* Task requirements *
Print the first line of the material below and each line after it, exactly as written, ending with the line that contains "from mathutils import Vector".

* Data excerpt *
## START
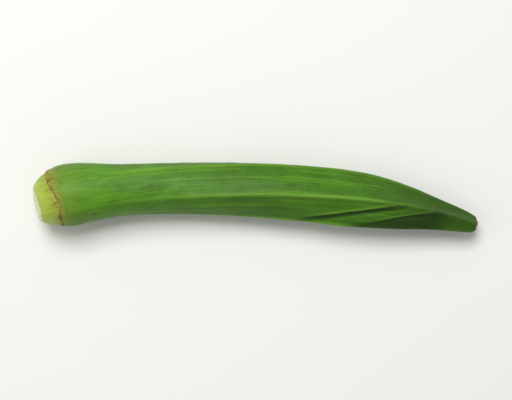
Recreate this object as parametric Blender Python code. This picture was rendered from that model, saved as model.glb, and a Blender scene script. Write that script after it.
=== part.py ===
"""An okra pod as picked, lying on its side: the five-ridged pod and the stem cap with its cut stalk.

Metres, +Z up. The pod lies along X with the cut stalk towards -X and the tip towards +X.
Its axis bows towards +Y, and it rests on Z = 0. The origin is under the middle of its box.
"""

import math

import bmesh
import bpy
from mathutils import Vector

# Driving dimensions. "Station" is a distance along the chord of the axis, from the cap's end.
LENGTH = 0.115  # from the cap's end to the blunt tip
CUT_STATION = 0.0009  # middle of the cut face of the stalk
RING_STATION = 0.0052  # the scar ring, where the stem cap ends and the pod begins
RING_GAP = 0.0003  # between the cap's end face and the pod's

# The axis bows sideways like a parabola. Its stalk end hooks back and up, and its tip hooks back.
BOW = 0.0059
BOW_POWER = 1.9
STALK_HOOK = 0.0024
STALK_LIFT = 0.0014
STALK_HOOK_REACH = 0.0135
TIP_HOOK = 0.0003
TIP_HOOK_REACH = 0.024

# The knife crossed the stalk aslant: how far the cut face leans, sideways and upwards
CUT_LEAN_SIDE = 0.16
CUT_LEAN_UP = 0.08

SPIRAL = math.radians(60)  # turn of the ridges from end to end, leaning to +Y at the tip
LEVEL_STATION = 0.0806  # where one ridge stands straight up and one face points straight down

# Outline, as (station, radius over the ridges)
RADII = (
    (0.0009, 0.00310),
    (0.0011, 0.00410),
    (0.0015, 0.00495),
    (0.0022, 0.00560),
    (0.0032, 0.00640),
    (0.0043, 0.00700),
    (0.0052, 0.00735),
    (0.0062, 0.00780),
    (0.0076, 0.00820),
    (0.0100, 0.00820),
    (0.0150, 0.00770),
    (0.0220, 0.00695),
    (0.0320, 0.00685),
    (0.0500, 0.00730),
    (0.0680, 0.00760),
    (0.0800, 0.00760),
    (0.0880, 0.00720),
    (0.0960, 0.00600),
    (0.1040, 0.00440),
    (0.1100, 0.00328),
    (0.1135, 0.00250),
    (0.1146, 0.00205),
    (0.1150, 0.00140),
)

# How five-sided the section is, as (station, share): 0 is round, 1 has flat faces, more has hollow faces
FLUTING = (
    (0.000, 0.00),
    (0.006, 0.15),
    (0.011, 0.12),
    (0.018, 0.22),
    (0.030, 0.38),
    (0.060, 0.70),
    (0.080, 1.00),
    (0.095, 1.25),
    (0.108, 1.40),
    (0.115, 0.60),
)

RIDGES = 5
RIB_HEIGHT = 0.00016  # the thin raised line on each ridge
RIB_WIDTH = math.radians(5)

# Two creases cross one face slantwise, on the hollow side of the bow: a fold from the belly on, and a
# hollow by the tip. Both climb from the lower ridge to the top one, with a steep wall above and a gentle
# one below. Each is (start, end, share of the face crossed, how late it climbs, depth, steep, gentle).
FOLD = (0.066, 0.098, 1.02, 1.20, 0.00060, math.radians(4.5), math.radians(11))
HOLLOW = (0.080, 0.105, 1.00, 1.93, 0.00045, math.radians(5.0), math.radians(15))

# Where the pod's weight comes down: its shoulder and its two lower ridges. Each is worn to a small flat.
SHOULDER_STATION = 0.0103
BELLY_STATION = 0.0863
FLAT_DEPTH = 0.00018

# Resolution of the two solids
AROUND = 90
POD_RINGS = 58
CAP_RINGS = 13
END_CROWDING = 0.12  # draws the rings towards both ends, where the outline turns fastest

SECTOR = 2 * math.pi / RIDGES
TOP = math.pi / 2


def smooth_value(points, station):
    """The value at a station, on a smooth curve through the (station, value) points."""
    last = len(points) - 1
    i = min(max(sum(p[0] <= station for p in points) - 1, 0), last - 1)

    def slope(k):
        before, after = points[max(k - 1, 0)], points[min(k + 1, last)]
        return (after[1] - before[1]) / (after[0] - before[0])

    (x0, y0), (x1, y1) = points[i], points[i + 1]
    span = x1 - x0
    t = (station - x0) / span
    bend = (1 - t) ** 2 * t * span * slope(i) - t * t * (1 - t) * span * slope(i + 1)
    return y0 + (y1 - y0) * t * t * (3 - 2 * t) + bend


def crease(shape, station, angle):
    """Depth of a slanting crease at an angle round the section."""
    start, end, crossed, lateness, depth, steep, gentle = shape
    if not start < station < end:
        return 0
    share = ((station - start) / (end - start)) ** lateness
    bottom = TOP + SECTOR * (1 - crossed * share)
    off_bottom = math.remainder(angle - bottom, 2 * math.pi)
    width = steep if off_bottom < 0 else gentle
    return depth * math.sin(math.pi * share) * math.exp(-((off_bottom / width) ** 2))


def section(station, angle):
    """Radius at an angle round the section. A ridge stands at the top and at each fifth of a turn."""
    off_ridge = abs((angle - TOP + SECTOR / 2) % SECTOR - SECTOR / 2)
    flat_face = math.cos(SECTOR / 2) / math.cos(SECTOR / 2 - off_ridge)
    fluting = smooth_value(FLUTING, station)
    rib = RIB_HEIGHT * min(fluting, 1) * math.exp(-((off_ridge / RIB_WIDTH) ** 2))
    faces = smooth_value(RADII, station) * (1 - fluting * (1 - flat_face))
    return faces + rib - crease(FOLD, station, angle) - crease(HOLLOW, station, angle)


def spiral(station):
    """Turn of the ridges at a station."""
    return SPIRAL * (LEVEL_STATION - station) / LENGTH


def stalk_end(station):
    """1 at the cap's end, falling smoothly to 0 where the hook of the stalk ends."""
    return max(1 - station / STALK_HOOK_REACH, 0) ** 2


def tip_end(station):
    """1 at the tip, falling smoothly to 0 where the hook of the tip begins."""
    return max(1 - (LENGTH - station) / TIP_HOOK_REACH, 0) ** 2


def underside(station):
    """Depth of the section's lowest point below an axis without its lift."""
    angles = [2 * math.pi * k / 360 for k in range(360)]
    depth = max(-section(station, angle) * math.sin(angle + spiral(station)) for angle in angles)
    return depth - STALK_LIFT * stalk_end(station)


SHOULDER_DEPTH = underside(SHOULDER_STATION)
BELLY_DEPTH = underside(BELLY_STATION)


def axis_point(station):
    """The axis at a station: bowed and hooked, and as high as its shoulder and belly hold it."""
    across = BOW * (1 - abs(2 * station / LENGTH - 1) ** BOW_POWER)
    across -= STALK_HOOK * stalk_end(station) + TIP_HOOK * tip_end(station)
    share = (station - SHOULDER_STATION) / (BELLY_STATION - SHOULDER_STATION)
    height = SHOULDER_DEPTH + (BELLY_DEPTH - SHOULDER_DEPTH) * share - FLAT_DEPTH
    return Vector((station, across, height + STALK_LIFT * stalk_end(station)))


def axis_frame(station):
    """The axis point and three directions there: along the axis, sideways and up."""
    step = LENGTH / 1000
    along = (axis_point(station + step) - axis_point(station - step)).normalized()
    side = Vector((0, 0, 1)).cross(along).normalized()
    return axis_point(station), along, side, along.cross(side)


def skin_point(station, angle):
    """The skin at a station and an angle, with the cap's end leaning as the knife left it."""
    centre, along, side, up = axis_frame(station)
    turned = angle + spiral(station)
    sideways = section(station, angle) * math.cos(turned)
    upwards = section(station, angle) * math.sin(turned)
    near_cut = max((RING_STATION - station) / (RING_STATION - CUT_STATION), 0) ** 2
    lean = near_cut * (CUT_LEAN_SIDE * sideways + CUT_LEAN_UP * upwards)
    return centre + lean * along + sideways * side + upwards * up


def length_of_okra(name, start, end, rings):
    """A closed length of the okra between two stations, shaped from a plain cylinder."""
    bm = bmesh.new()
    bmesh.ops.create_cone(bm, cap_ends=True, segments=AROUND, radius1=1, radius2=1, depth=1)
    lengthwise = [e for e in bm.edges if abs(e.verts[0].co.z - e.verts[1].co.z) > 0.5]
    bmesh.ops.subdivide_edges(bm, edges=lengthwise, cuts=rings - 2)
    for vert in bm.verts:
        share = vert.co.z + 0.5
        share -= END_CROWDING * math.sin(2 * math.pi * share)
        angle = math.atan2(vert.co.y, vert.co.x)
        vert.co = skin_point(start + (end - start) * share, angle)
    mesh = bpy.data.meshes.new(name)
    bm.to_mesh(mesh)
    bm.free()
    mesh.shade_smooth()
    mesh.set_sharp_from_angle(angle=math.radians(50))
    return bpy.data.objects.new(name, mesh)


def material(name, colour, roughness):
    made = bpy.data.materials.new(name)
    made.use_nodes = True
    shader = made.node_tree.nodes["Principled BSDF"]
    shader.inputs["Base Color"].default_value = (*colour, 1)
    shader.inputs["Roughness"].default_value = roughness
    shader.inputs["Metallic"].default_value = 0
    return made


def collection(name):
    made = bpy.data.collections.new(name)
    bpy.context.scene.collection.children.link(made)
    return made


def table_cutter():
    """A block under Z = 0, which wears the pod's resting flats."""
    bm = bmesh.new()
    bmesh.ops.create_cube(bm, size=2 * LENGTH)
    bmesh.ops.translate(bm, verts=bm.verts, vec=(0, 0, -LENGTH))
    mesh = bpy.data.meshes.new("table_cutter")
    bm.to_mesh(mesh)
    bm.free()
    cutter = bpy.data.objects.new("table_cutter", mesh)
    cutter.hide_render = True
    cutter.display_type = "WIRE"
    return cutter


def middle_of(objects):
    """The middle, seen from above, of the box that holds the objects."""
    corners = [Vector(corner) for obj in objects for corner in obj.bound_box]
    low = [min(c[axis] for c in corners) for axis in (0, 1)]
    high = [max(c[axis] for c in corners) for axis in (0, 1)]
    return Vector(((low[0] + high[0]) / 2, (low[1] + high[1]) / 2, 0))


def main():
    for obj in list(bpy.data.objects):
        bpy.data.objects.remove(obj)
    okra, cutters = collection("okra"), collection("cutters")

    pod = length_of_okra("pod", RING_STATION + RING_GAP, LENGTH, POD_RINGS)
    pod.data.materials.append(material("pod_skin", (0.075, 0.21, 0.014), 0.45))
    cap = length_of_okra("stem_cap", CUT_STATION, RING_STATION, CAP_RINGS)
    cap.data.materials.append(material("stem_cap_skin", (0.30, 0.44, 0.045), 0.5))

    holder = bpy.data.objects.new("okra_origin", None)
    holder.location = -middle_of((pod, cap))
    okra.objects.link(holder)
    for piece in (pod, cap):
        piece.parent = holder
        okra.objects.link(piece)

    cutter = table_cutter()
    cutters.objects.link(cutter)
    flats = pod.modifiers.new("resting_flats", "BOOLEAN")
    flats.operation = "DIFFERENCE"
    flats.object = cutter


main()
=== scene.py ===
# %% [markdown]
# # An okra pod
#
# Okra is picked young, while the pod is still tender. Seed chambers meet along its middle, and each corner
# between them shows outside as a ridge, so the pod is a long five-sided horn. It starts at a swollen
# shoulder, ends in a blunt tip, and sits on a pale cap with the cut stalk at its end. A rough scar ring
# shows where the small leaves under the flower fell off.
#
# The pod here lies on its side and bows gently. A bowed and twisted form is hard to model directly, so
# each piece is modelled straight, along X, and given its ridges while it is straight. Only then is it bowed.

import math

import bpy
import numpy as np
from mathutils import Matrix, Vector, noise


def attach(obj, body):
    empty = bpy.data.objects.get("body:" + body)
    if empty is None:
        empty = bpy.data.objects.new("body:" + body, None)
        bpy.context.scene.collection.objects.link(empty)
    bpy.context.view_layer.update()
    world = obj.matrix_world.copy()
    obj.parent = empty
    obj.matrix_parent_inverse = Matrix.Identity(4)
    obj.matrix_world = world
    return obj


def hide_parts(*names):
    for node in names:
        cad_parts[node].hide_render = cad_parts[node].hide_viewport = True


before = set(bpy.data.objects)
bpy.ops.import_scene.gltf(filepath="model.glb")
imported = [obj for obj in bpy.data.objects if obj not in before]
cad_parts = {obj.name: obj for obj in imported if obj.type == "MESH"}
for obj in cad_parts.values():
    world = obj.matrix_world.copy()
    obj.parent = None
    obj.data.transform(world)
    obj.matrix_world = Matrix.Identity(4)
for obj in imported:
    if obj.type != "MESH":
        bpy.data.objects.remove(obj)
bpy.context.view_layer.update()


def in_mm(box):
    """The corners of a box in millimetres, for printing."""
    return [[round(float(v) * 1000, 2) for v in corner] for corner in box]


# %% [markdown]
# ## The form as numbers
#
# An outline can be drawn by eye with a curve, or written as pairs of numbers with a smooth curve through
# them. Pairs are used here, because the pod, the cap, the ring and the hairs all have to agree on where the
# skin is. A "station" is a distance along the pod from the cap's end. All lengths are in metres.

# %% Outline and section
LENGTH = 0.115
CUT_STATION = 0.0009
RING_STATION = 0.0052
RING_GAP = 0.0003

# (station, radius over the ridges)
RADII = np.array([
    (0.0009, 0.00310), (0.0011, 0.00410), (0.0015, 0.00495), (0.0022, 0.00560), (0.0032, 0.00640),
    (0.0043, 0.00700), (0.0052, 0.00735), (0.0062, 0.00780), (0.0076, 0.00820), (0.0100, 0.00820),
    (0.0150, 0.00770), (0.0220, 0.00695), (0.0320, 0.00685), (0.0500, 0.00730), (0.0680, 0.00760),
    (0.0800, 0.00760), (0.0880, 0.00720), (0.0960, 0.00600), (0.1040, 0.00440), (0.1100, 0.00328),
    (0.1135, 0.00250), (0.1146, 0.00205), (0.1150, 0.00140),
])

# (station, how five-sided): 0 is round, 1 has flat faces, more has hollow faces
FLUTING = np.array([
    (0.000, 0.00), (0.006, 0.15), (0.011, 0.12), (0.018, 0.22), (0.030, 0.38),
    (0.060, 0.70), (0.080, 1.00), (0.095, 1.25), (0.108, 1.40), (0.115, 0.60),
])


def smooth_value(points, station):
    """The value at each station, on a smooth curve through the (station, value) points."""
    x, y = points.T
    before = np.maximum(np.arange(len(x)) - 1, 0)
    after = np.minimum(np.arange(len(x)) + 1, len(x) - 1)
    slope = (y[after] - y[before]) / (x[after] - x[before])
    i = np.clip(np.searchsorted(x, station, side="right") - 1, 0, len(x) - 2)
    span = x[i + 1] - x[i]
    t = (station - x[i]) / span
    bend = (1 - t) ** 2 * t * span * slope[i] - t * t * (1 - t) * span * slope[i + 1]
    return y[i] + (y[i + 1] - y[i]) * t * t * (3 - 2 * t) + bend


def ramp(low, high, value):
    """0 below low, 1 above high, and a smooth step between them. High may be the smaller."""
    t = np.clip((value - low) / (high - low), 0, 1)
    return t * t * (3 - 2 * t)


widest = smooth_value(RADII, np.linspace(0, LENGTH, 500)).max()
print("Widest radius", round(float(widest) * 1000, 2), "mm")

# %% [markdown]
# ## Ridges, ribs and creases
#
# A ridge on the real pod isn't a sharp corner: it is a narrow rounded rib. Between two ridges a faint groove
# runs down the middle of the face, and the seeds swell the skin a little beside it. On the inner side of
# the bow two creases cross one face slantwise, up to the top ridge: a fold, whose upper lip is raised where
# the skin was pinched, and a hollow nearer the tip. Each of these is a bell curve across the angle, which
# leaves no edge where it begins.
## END
* Solution *
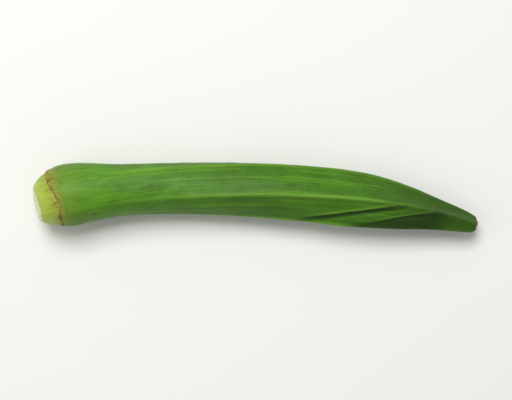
Recreate this object as parametric Blender Python code. This picture was rendered from that model, saved as model.glb, and a Blender scene script. Write that script after it.
=== part.py ===
"""An okra pod as picked, lying on its side: the five-ridged pod and the stem cap with its cut stalk.

Metres, +Z up. The pod lies along X with the cut stalk towards -X and the tip towards +X.
Its axis bows towards +Y, and it rests on Z = 0. The origin is under the middle of its box.
"""

import math

import bmesh
import bpy
from mathutils import Vector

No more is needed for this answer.